### SOURCE EXCERPT
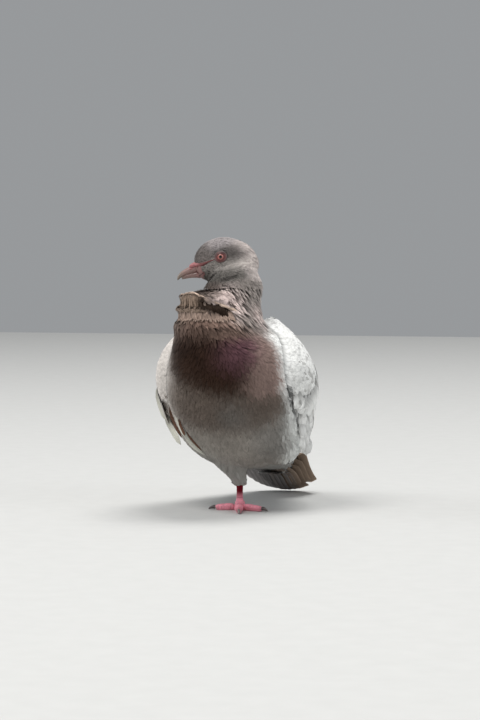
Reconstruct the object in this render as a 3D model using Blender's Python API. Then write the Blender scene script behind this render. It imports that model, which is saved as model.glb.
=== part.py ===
"""Feral pigeon, life size, standing on its right leg with its head turned to its right.

Metres, +Z up. The bird faces -Y, its left side is +X. The origin is on the floor under the
ball of the standing foot. The body is one closed form, made of lofts along the spine and the
head, which thin cuts then part into head, neck, breast, trunk and rump. The wings, the tail,
the thighs, the bill and the toes are lofts of their own, trimmed where they meet the body.
"""

import math

import bmesh
import bpy
from mathutils import Matrix, Vector

# ---------------------------------------------------------------- driving dimensions
MM = 0.001
GAP = 0.3 * MM                  # clearance between neighbouring solids
TRIM = 0.5 * MM                 # clearance cut where a limb or feather part meets the body

BODY_X = -2.0 * MM              # the trunk's middle plane, beside the standing foot
BODY_Y = -20.0 * MM             # the body's shift that brings its weight over the foot
BODY_POWER = 2.15               # roundness of the body's sections (2 is an ellipse)
BODY_SIDES = 32
BODY_STEPS = (3, 3, 3, 3, 3, 3, 3, 4, 5, 5, 3)      # rings from each station to the next

# Stations of the trunk and neck, in millimetres before BODY_X and BODY_Y:
# belly (y, z), back (y, z), half width, sideways shift, turn of the section in degrees
TRUNK_STATIONS = (
    (130, 19.5, 132, 26, 15, 6, 0),     # tips of the tail's coverts
    (104, 26, 115, 48, 25, 4, 0),       # root of the tail feathers
    (72, 29, 95, 77, 37, 2, 0),         # vent and rump
    (38, 31, 78, 102, 46, 1, 0),        # lower belly
    (4, 39, 60, 123, 52, 0, 0),         # belly
    (-27, 58, 44, 136, 53, 0, 0),       # lower breast
    (-50, 88, 30, 143, 49, 0, 0),       # breast
    (-60, 119, 20, 149, 42, 0, 0),      # crop
    (-54, 143, 13, 155, 32, -3, 10),    # base of the neck
    (-40, 160, 11, 166, 24.5, 0, 34),   # neck
    (-34, 177, 13, 183, 18, 3, 66),     # throat
    (-24, 193, 3, 200, 13, 3.5, 77),    # inside the head
)

# The ruff: throat feathers that stand out in ledges on the right and front of the neck.
RUFF_LEDGES = ((173.5, 19.5), (164, 17.0), (153.5, 9.5), (144, 2.5))    # lip height, reach
RUFF_RISE = 2.8 * MM            # a ledge's upper side
RUFF_FALL = 15.0 * MM           # and the slope under its lip
RUFF_HEADING = 204              # degrees anticlockwise from +X

HEAD_TURN = 77                  # degrees to the bird's right
HEAD_PITCH = 18                 # degrees that the bill points down
HEAD_CENTRE = Vector((-9.9, -25.1, 203.5)) * MM     # middle of the head, level with the eyes
HEAD_SIDES = 20
HEAD_STEPS = 2
HEAD_POWER = 2.1

# Stations of the head along its own axis: forward, crown, jaw, half width (mm)
HEAD_STATIONS = (
    (20.6, 4.0, -10.0, 3.8),
    (18.4, 8.2, -13.2, 6.0),
    (13.0, 12.4, -16.0, 8.7),
    (6.0, 14.8, -17.2, 11.2),
    (-1.5, 15.1, -18.0, 12.7),
    (-9.0, 13.2, -19.0, 13.3),
    (-16.0, 8.9, -19.5, 13.0),
    (-21.5, 4.0, -19.5, 11.6),
    (-25.4, -2.0, -18.0, 8.6),
    (-27.2, -8.0, -14.5, 3.5),
)

EYE_RADIUS = 5.0 * MM
EYE_AT = Vector((0.0, 8.7, 0.0)) * MM           # forward, sideways, up in the head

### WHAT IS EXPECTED
Work out how many lines above contain the word "that". Give only the number.

### RESULT OF THE TASK
4